The exercise:
Write out all of the data exactly as it appears.

Information supplied:
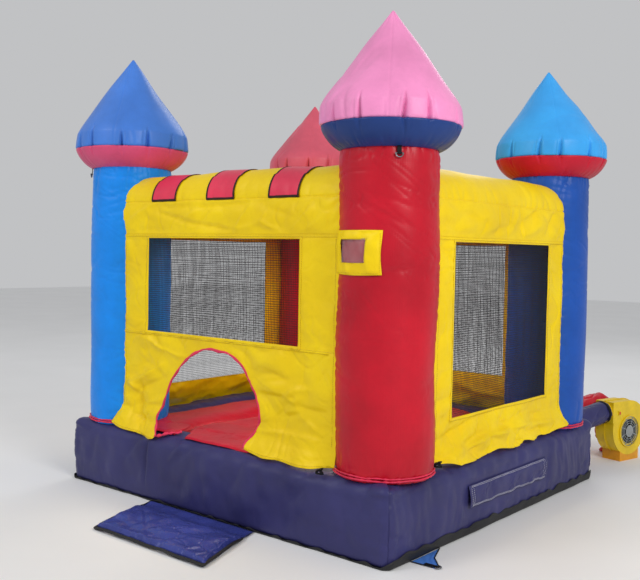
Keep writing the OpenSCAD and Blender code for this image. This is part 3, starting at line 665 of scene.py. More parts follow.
def sill(name, left, right, y0, y1):
    """The bed's cloth carried on over the front rim; left and right are (x at y0, x at y1)."""
    y = np.linspace(y0, y1, 44)[None, :]
    t = np.linspace(0, 1, 90)[:, None]
    k = (y - y0) / (y1 - y0)
    x0, x1 = left[0] + (left[1] - left[0]) * k, right[0] + (right[1] - right[0]) * k
    x = x0 + (x1 - x0) * t
    rim_z = 0.478 - 0.0977 * (1 - np.sqrt(1 - np.clip(1 - (BY + y) / 0.105, 0, 1) ** 2))
    z = np.maximum(bed_top(x, y)[0], rim_z + 0.004) + 0.009
    q = np.stack([x, y + 0 * x], -1)
    z = z + noise(q, 0.22, 0.0018, 44) + crumple(q, 0.14, 0.004, 45, cover=0.0)
    z = z - 0.004 * (ease(-t, -0.03, 0.0) + ease(t, 0.97, 1.0) + ease(k, 0.93, 1.0))
    ob = sheet_grid(name, np.concatenate([q, z[..., None]], -1), M["crimson"], 0.0018,
                    slot="vinyl_crimson")


sill("door_sill_cloth", (-0.545, -0.299), (0.520, 0.520), -1.040, -1.363)
sill("door_sill_far_cloth", (-0.900, -0.900), (-0.580, -0.440), -1.050, -1.335)

# ---------- towers ----------
TOWERS = {"front_right": (1, -1, "red", "dark_blue", "pink"),
          "front_left": (-1, -1, "blue", "rose", "mid_blue"),
          "back_right": (1, 1, "royal", "crimson", "sky"),
          "back_left": (-1, 1, "red", "dark_blue", "coral")}


def turned(cx, cy, r, z, th):
    return np.stack([cx + r * np.cos(th), cy + r * np.sin(th), z + 0 * th], -1)


def tower(name, sx, sy, key, seed):
    cx, cy = sx * COL_X, sy * COL_Y
    th = np.linspace(0, 2 * PI, 270, endpoint=False)[:, None]
    z = np.concatenate([[BASE_H - 0.012], np.arange(BASE_H, COL_TOP - 0.004, 0.0105),
                        [COL_TOP]])[None, :]
    low, high = z - BASE_H, COL_TOP - z
    r = COL_R - 0.011 * np.exp(-np.maximum(low, 0) / 0.030) - 0.010 * np.exp(-high / 0.035)
    r = r + 0.004 * np.sin(PI * np.clip(low / (COL_TOP - BASE_H), 0, 1))
    s = th * COL_R
    c = 2 * PI * COL_R
    p0 = turned(cx, cy, r, z, th)
    d = puckers(s, low, 0.048, 0.0065, 0.10, seed, period=c, slant=0.35)
    d += puckers(s, high, 0.052, 0.0060, 0.12, seed + 1, period=c, slant=0.35)
    d += noise(p0, 0.7, 0.0035, seed + 2)
    wide = p0 * np.array([1, 1, 3.2])
    d += crumple(wide, 0.42, 0.0060, seed + 3, cover=0.35) * (0.35 + 0.65 * ease(z, 1.3, 2.1))
    d += crumple(p0 * np.array([1, 1, 2.0]), 0.8, 0.0050, seed + 4, cover=0.4)
    d += crumple(p0 @ np.array([[1, 0, 0.9], [0, 1, 0.9], [0.4, 0.4, 2.2]]), 0.30, 0.0045, seed + 6,
                 sharp=0.13, cover=0.0) * (0.3 + 0.7 * ease(z, 1.2, 1.8))
    # short gathers where the walls are sewn on
    for joint in (math.atan2(sy * 0.22, -sx * 0.20), math.atan2(-sy * 0.20, sx * 0.22)):
        t = np.abs((th - joint + PI) % (2 * PI) - PI) * COL_R
        d += puckers(z + 0 * th, t, 0.065, 0.0055, 0.12, seed + 9, slant=0.5)
    # panel seam, turned to the inside of the house
    back = math.atan2(-sy, -sx)
    t = (th - back + PI) % (2 * PI) - PI
    d -= 0.004 * np.exp(-(t * COL_R / 0.007) ** 2)
    if name == "front_right":
        deg = (np.degrees(th) + 90 + 180) % 360 - 180
        arc = deg * COL_R * PI / 180
        d += folds(arc, z, [(0.17, 1.71, 0.33, 1.74, -0.006, 0.012),
                            (0.02, 1.66, 0.17, 1.70, -0.004, 0.014),
                            (0.05, 2.10, 0.30, 1.98, -0.0055, 0.011),
                            (0.10, 2.16, 0.34, 2.09, -0.004, 0.010),
                            (0.06, 2.05, 0.28, 2.13, 0.0035, 0.012),
                            (0.20, 1.98, 0.28, 1.92, -0.004, 0.008),
                            (0.04, 1.58, 0.13, 1.48, -0.004, 0.006)])
    p = turned(cx, cy, r + d, z, th)
    ob = solid_grid("tower_" + name + "_skin", p, M[key], wrap_u=True,
                    nodes=["tower_" + name])


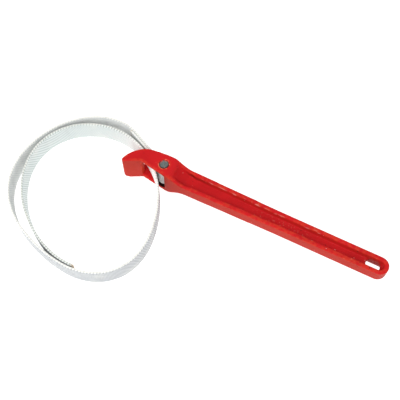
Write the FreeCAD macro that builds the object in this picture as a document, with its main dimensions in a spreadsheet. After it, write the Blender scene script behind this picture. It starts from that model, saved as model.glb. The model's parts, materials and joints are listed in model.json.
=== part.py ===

Finished task:
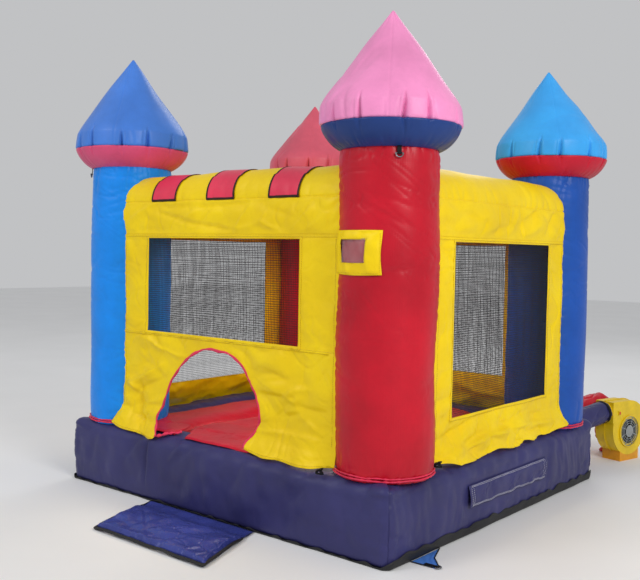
Keep writing the OpenSCAD and Blender code for this image. This is part 3, starting at line 665 of scene.py. More parts follow.
def sill(name, left, right, y0, y1):
    """The bed's cloth carried on over the front rim; left and right are (x at y0, x at y1)."""
    y = np.linspace(y0, y1, 44)[None, :]
    t = np.linspace(0, 1, 90)[:, None]
    k = (y - y0) / (y1 - y0)
    x0, x1 = left[0] + (left[1] - left[0]) * k, right[0] + (right[1] - right[0]) * k
    x = x0 + (x1 - x0) * t
    rim_z = 0.478 - 0.0977 * (1 - np.sqrt(1 - np.clip(1 - (BY + y) / 0.105, 0, 1) ** 2))
    z = np.maximum(bed_top(x, y)[0], rim_z + 0.004) + 0.009
    q = np.stack([x, y + 0 * x], -1)
    z = z + noise(q, 0.22, 0.0018, 44) + crumple(q, 0.14, 0.004, 45, cover=0.0)
    z = z - 0.004 * (ease(-t, -0.03, 0.0) + ease(t, 0.97, 1.0) + ease(k, 0.93, 1.0))
    ob = sheet_grid(name, np.concatenate([q, z[..., None]], -1), M["crimson"], 0.0018,
                    slot="vinyl_crimson")


sill("door_sill_cloth", (-0.545, -0.299), (0.520, 0.520), -1.040, -1.363)
sill("door_sill_far_cloth", (-0.900, -0.900), (-0.580, -0.440), -1.050, -1.335)

# ---------- towers ----------
TOWERS = {"front_right": (1, -1, "red", "dark_blue", "pink"),
          "front_left": (-1, -1, "blue", "rose", "mid_blue"),
          "back_right": (1, 1, "royal", "crimson", "sky"),
          "back_left": (-1, 1, "red", "dark_blue", "coral")}


def turned(cx, cy, r, z, th):
    return np.stack([cx + r * np.cos(th), cy + r * np.sin(th), z + 0 * th], -1)


def tower(name, sx, sy, key, seed):
    cx, cy = sx * COL_X, sy * COL_Y
    th = np.linspace(0, 2 * PI, 270, endpoint=False)[:, None]
    z = np.concatenate([[BASE_H - 0.012], np.arange(BASE_H, COL_TOP - 0.004, 0.0105),
                        [COL_TOP]])[None, :]
    low, high = z - BASE_H, COL_TOP - z
    r = COL_R - 0.011 * np.exp(-np.maximum(low, 0) / 0.030) - 0.010 * np.exp(-high / 0.035)
    r = r + 0.004 * np.sin(PI * np.clip(low / (COL_TOP - BASE_H), 0, 1))
    s = th * COL_R
    c = 2 * PI * COL_R
    p0 = turned(cx, cy, r, z, th)
    d = puckers(s, low, 0.048, 0.0065, 0.10, seed, period=c, slant=0.35)
    d += puckers(s, high, 0.052, 0.0060, 0.12, seed + 1, period=c, slant=0.35)
    d += noise(p0, 0.7, 0.0035, seed + 2)
    wide = p0 * np.array([1, 1, 3.2])
    d += crumple(wide, 0.42, 0.0060, seed + 3, cover=0.35) * (0.35 + 0.65 * ease(z, 1.3, 2.1))
    d += crumple(p0 * np.array([1, 1, 2.0]), 0.8, 0.0050, seed + 4, cover=0.4)
    d += crumple(p0 @ np.array([[1, 0, 0.9], [0, 1, 0.9], [0.4, 0.4, 2.2]]), 0.30, 0.0045, seed + 6,
                 sharp=0.13, cover=0.0) * (0.3 + 0.7 * ease(z, 1.2, 1.8))
    # short gathers where the walls are sewn on
    for joint in (math.atan2(sy * 0.22, -sx * 0.20), math.atan2(-sy * 0.20, sx * 0.22)):
        t = np.abs((th - joint + PI) % (2 * PI) - PI) * COL_R
        d += puckers(z + 0 * th, t, 0.065, 0.0055, 0.12, seed + 9, slant=0.5)
    # panel seam, turned to the inside of the house
    back = math.atan2(-sy, -sx)
    t = (th - back + PI) % (2 * PI) - PI
    d -= 0.004 * np.exp(-(t * COL_R / 0.007) ** 2)
    if name == "front_right":
        deg = (np.degrees(th) + 90 + 180) % 360 - 180
        arc = deg * COL_R * PI / 180
        d += folds(arc, z, [(0.17, 1.71, 0.33, 1.74, -0.006, 0.012),
                            (0.02, 1.66, 0.17, 1.70, -0.004, 0.014),
                            (0.05, 2.10, 0.30, 1.98, -0.0055, 0.011),
                            (0.10, 2.16, 0.34, 2.09, -0.004, 0.010),
                            (0.06, 2.05, 0.28, 2.13, 0.0035, 0.012),
                            (0.20, 1.98, 0.28, 1.92, -0.004, 0.008),
                            (0.04, 1.58, 0.13, 1.48, -0.004, 0.006)])
    p = turned(cx, cy, r + d, z, th)
    ob = solid_grid("tower_" + name + "_skin", p, M[key], wrap_u=True,
                    nodes=["tower_" + name])


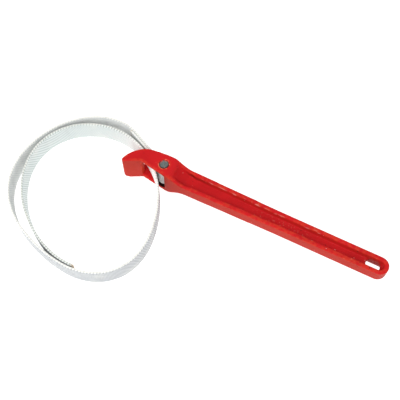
Write the FreeCAD macro that builds the object in this picture as a document, with its main dimensions in a spreadsheet. After it, write the Blender scene script behind this picture. It starts from that model, saved as model.glb. The model's parts, materials and joints are listed in model.json.
=== part.py ===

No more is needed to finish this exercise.